One of the joys of interviewing
some of the best brains in the world of finance and economics is that they
alert you to important factors that perhaps you haven’t fully considered.
This was my experience with Chris Martenson in
Madrid last week (the interview will be posted on the GoldMoney
website in the coming weeks). He reminds us that the availability and price
of oil are central to our economic future.
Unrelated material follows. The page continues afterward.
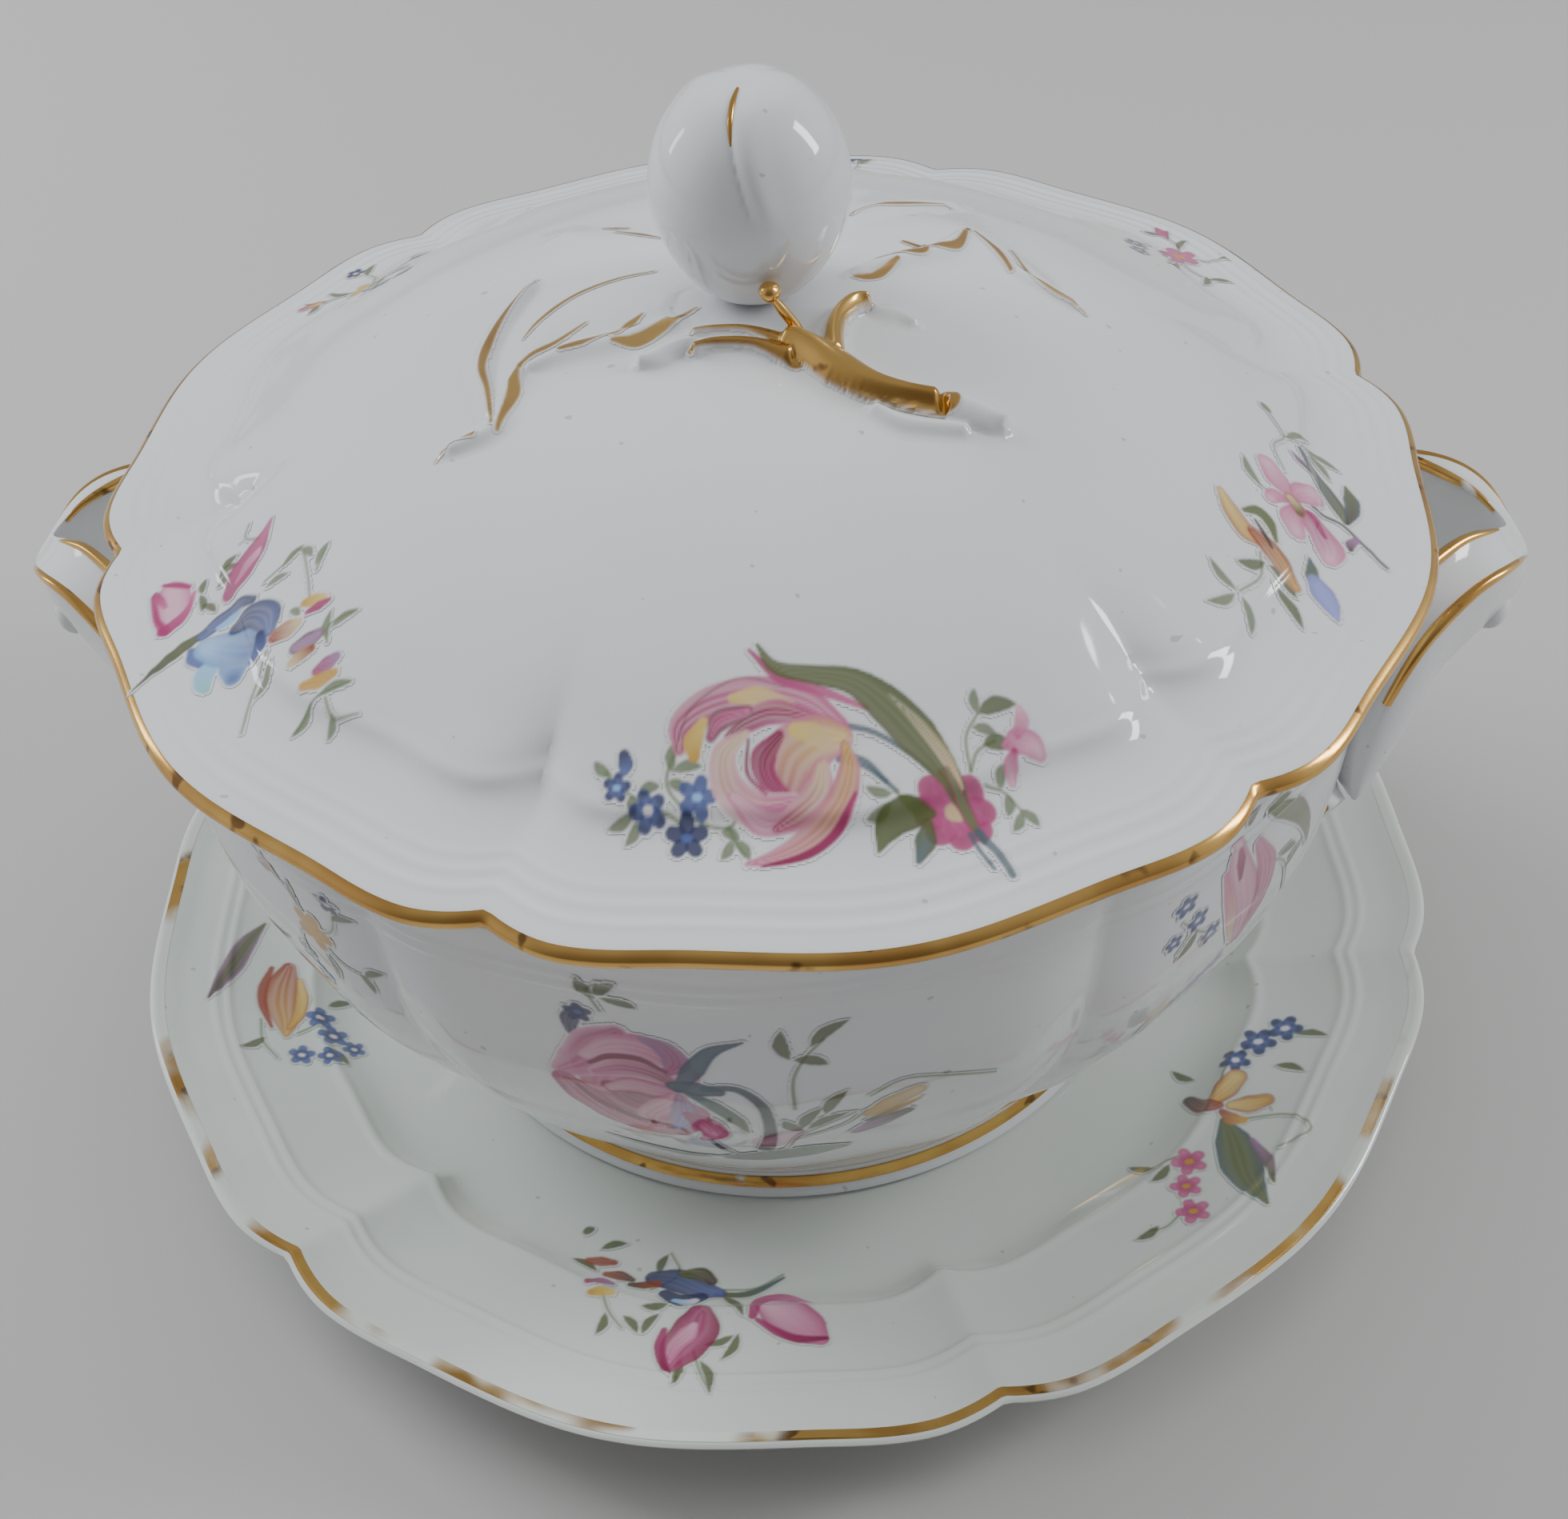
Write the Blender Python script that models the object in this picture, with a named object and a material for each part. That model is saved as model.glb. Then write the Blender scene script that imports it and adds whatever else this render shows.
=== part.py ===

The basic argument is this: very
little can happen in our lives without oil. It is required for mining,
agriculture, manufacturing, transport and distribution. Global consumption is
rising, and extraction has levelled off.
Oil-exporting nations are consuming more, leaving smaller balances for those
with oil deficits. The cost of extraction is rising sharply: whereas fifty
years ago it cost one barrel of energy to extract a hundred, we are moving
towards new fields where the rule is one barrel for three. We face a
train-wreck between the increasing rates of global consumption and the
declining rates of net exportable production.
We are familiar with this story,
but most of us underestimate its importance, so it is worth repeating. The
chart below (which is based on statistics from BP’s Statistical Review of World Energy
2011) sums up
the problem.
The black line is the five-year
moving average of the balance between annual production and consumption,
represented by the black columns. The last year of production surplus was
1981, thirty years ago, and since then the world has drawn down on strategic
stockpiles and inventory to meet consumption demand, at a trend rate that is
now accelerating. The blue columns represent the European balance, which has
benefited from North Sea oil and which is now running out. The red columns
represent North America and Mexico, whose production has been deteriorating
since 1984. But most frightening is the Asia/Pacific deficit, the yellow
columns, which has soared over the last twenty years.
The chart clearly shows a picture
of an imbalance between production and consumption that cannot continue much
longer. The world is now caught between inflexible demand
– because oil is vital to our very existence – and declining net
production. This explains the oil price, which is the blue line in the second
chart (I shall comment on gold in a moment).
There have been three phases:
the first, when OPEC jacked up the price of oil; the second when more
expensive non-OPEC fields came on stream putting a cap on prices, and finally
the third, where prices have increased seven times so far. It is this third
trend, from which there is no apparent escape. The chart is on a logarithmic
scale, which means that prices have been rising at an exponential rate since
1998.
With the production/consumption
imbalance set to deteriorate further, there can be only one result, and that
is considerably higher prices. Based on BP’s statistics, which show
that the world’s most vital commodity has been in a supply deficit for
the last thirty years, the logical outcome is a price explosion. And with
quantitative easing in the markets there will be extra money to pay higher
prices, the consequences for global price inflation do
not bear thinking about. On this evidence we can therefore confirm Chris Martenson’s analysis.
Living with an energy supply
crisis will require a radical change in our lifestyles – downwards. The
best financial protection from this event appears to be physical gold, which
has tracked the price of oil reasonably well over the years as shown in the
second chart, and can be expected to continue to do so. After all, the
combination of the most rapid global monetary expansion in peace-time history
and soaring oil prices is an inflationary disaster in the making.